Hash Database Information reports the two-tier deduplicator that prevents re-exploring states (a NUMA-local L1 in front of a shared global L2):

Field Meaning
L1 (local): Checks / Local Hits / Entries / Size Lookups served by the per-domain cache, how many hit (were duplicates), entries stored, and size vs. its budget.
L2 (global): Checks (L1 misses) / Cross-Domain Hits / Entries / Size Lookups that fell through to the shared table, cross-domain duplicate hits, and its size.
Served locally / Total dup rate Fraction handled without touching L2, and the overall duplicate rate.
L2 Store … Collision Count (Rate …) Global table generation, entries, and hash-collision rate.

A rising Size … / … Mb toward the budget here (rather than the state DB) means hashing is the memory bottleneck — tune the L1/L2 sizes in the config.
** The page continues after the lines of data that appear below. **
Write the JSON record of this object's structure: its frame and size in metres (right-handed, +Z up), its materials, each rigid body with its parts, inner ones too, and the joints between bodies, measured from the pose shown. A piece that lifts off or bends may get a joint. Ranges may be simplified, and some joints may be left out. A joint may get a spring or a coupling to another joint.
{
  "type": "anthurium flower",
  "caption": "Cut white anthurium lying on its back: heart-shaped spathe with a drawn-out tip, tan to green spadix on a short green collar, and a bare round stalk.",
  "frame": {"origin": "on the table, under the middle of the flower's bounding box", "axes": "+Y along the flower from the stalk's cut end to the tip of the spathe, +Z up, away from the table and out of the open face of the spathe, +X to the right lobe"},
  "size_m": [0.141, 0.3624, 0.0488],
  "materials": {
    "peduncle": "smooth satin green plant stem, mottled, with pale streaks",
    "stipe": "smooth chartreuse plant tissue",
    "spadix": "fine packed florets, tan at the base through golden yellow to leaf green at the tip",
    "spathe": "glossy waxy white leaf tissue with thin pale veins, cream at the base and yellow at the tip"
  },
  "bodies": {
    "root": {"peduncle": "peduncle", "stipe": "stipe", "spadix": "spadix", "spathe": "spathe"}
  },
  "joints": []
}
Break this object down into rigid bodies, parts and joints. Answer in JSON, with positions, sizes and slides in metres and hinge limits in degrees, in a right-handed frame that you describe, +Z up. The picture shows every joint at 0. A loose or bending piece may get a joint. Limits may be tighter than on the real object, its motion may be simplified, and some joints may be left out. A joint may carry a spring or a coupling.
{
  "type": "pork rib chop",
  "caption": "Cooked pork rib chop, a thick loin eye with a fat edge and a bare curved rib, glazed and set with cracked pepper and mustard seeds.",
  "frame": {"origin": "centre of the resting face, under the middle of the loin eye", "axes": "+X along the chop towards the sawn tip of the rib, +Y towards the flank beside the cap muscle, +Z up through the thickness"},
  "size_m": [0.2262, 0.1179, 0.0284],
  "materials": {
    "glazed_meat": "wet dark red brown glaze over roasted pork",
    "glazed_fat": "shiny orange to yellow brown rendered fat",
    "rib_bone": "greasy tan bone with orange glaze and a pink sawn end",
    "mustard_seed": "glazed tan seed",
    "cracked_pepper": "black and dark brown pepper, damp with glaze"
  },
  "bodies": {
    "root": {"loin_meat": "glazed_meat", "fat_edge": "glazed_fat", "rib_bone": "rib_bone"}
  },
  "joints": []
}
Performance and engine internals

  • Thread Count / NUMA Domains — the parallelism the engine is using.
  • Elapsed Time (Step/Total) — wall-clock for this step and cumulatively. By default only the coarse step time plus the serially-measured Advance Hash Db / Advance State Db stages are shown; build with -DdetailedProfiling=true for the full per-operation breakdown (state advance/load/save, hash calculation/checking, rule checking, reward, input generation, etc.).
  • Database Popping State Rates / Free-Slot Cache / Get Free State Rates — NUMA locality bookkeeping for the state pool (hit/steal/locality rates, average NUMA distance). These matter when diagnosing scaling on a multi-socket host; on a single node they can be ignored.
  • Manually Saved Solution — the path/reward of any solution written out so far.

Reading a run at a glance

For day-to-day use, four fields tell you almost everything:

  1. Exit Reason — did it win, exhaust the space, or get cut off?
  2. Win States> 0 confirms a solution was found.
  3. Game State Reward (best state) — is the search making progress toward your goal?
  4. …% Full / Dropped States — are you memory-bound?

If the reward is stuck and Repeated States is ~100% with a small state count, the search has exhausted what it can reach — revisit guidance (magnets, rewards), Allowed Input Sets, or the hashing. See Search Concepts & Tuning.